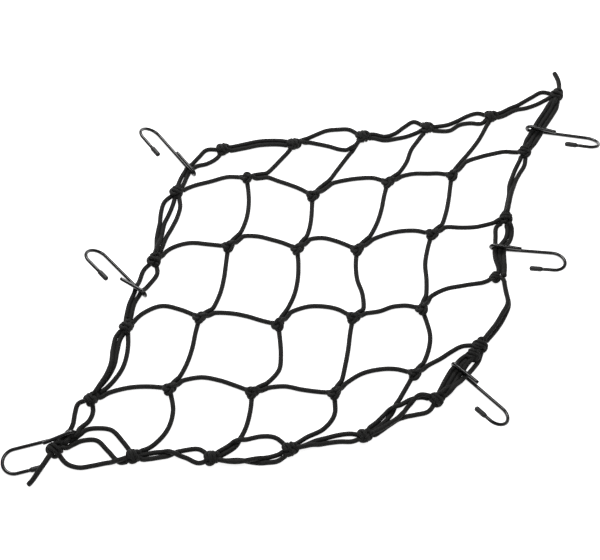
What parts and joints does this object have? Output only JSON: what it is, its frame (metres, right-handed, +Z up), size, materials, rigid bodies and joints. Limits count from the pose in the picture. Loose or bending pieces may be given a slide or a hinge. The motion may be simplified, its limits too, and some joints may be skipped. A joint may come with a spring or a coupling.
{
  "type": "cargo net",
  "caption": "Square knotted net of black elastic cord with wire hooks on two opposite edges, laid out loose, for strapping a load to a rack or seat.",
  "frame": {"origin": "middle of the box of the net and its hooks, on the surface that the net lies on; the two loose cord ends aren't counted", "axes": "+X to the right along the mesh rows, the longest way; +Y to the far edge; +Z up, out of the surface"},
  "size_m": [0.6374, 0.4945, 0.0206],
  "materials": {
    "elastic_cord": "braided matt sheath over an elastic core",
    "hook_wire": "black coated steel wire, semi-gloss",
    "hook_tip": "dipped soft plastic, dull sheen"
  },
  "bodies": {
    "root": {"column_a1_b1": "elastic_cord", "column_a2_b2": "elastic_cord", "column_a3_b3": "elastic_cord", "column_a4_b4": "elastic_cord", "column_b1_c1": "elastic_cord", "column_b2_c2": "elastic_cord", "column_b3_c3": "elastic_cord", "column_b4_c4": "elastic_cord", "column_c1_d1": "elastic_cord", "column_c2_d2": "elastic_cord", "column_c3_d3": "elastic_cord", "column_c4_d4": "elastic_cord", "column_d1_u1": "elastic_cord", "column_d2_u2": "elastic_cord", "column_d3_u3": "elastic_cord", "column_d4_u4": "elastic_cord", "column_t2_a1": "elastic_cord", "column_t3_a2": "elastic_cord", "column_t4_a3": "elastic_cord", "column_t5_a4": "elastic_cord", "edge_bl_l3": "elastic_cord", "edge_l0_t1": "elastic_cord", "edge_l1_l0": "elastic_cord", "edge_l2_l1": "elastic_cord", "edge_l3_l2": "elastic_cord", "edge_r1_r2": "elastic_cord", "edge_r2_r3": "elastic_cord", "edge_r3_r4": "elastic_cord", "edge_r4_r5": "elastic_cord", "edge_r5_u4": "elastic_cord", "edge_t1_t2": "elastic_cord", "edge_t2_t3": "elastic_cord", "edge_t3_t4": "elastic_cord", "edge_t4_t5": "elastic_cord", "edge_t5_tr": "elastic_cord", "edge_tr_r1": "elastic_cord", "edge_u1_bl": "elastic_cord", "edge_u2_u1": "elastic_cord", "edge_u3_u2": "elastic_cord", "edge_u4_u3": "elastic_cord", "hook_left_far_tip": "hook_tip", "hook_left_far_wire": "hook_wire", "hook_left_mid_tip": "hook_tip", "hook_left_mid_wire": "hook_wire", "hook_left_near_tip": "hook_tip", "hook_left_near_wire": "hook_wire", "hook_right_far_tip": "hook_tip", "hook_right_far_wire": "hook_wire", "hook_right_mid_tip": "hook_tip", "hook_right_mid_wire": "hook_wire", "hook_right_near_tip": "hook_tip", "hook_right_near_wire": "hook_wire", "loose_end_left": "elastic_cord", "loose_end_right": "elastic_cord", "row_a": "elastic_cord", "row_b": "elastic_cord", "row_c": "elastic_cord", "row_d": "elastic_cord"}
  },
  "joints": []
}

● **Task instructions**:
Give the complete listing a second time, exactly as it reads.

● **Written reply**:
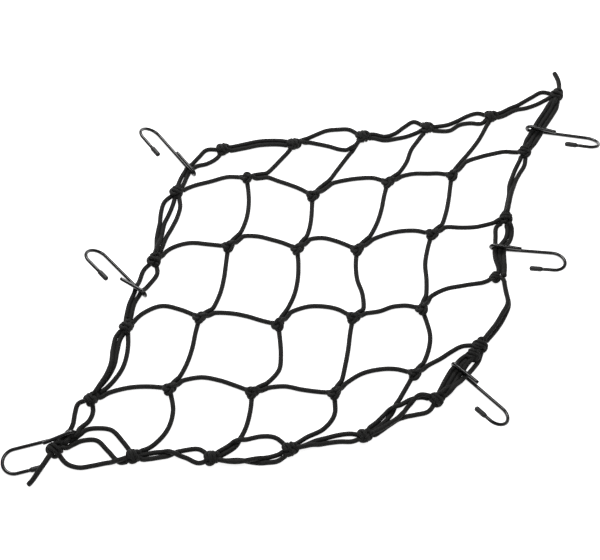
What parts and joints does this object have? Output only JSON: what it is, its frame (metres, right-handed, +Z up), size, materials, rigid bodies and joints. Limits count from the pose in the picture. Loose or bending pieces may be given a slide or a hinge. The motion may be simplified, its limits too, and some joints may be skipped. A joint may come with a spring or a coupling.
{
  "type": "cargo net",
  "caption": "Square knotted net of black elastic cord with wire hooks on two opposite edges, laid out loose, for strapping a load to a rack or seat.",
  "frame": {"origin": "middle of the box of the net and its hooks, on the surface that the net lies on; the two loose cord ends aren't counted", "axes": "+X to the right along the mesh rows, the longest way; +Y to the far edge; +Z up, out of the surface"},
  "size_m": [0.6374, 0.4945, 0.0206],
  "materials": {
    "elastic_cord": "braided matt sheath over an elastic core",
    "hook_wire": "black coated steel wire, semi-gloss",
    "hook_tip": "dipped soft plastic, dull sheen"
  },
  "bodies": {
    "root": {"column_a1_b1": "elastic_cord", "column_a2_b2": "elastic_cord", "column_a3_b3": "elastic_cord", "column_a4_b4": "elastic_cord", "column_b1_c1": "elastic_cord", "column_b2_c2": "elastic_cord", "column_b3_c3": "elastic_cord", "column_b4_c4": "elastic_cord", "column_c1_d1": "elastic_cord", "column_c2_d2": "elastic_cord", "column_c3_d3": "elastic_cord", "column_c4_d4": "elastic_cord", "column_d1_u1": "elastic_cord", "column_d2_u2": "elastic_cord", "column_d3_u3": "elastic_cord", "column_d4_u4": "elastic_cord", "column_t2_a1": "elastic_cord", "column_t3_a2": "elastic_cord", "column_t4_a3": "elastic_cord", "column_t5_a4": "elastic_cord", "edge_bl_l3": "elastic_cord", "edge_l0_t1": "elastic_cord", "edge_l1_l0": "elastic_cord", "edge_l2_l1": "elastic_cord", "edge_l3_l2": "elastic_cord", "edge_r1_r2": "elastic_cord", "edge_r2_r3": "elastic_cord", "edge_r3_r4": "elastic_cord", "edge_r4_r5": "elastic_cord", "edge_r5_u4": "elastic_cord", "edge_t1_t2": "elastic_cord", "edge_t2_t3": "elastic_cord", "edge_t3_t4": "elastic_cord", "edge_t4_t5": "elastic_cord", "edge_t5_tr": "elastic_cord", "edge_tr_r1": "elastic_cord", "edge_u1_bl": "elastic_cord", "edge_u2_u1": "elastic_cord", "edge_u3_u2": "elastic_cord", "edge_u4_u3": "elastic_cord", "hook_left_far_tip": "hook_tip", "hook_left_far_wire": "hook_wire", "hook_left_mid_tip": "hook_tip", "hook_left_mid_wire": "hook_wire", "hook_left_near_tip": "hook_tip", "hook_left_near_wire": "hook_wire", "hook_right_far_tip": "hook_tip", "hook_right_far_wire": "hook_wire", "hook_right_mid_tip": "hook_tip", "hook_right_mid_wire": "hook_wire", "hook_right_near_tip": "hook_tip", "hook_right_near_wire": "hook_wire", "loose_end_left": "elastic_cord", "loose_end_right": "elastic_cord", "row_a": "elastic_cord", "row_b": "elastic_cord", "row_c": "elastic_cord", "row_d": "elastic_cord"}
  },
  "joints": []
}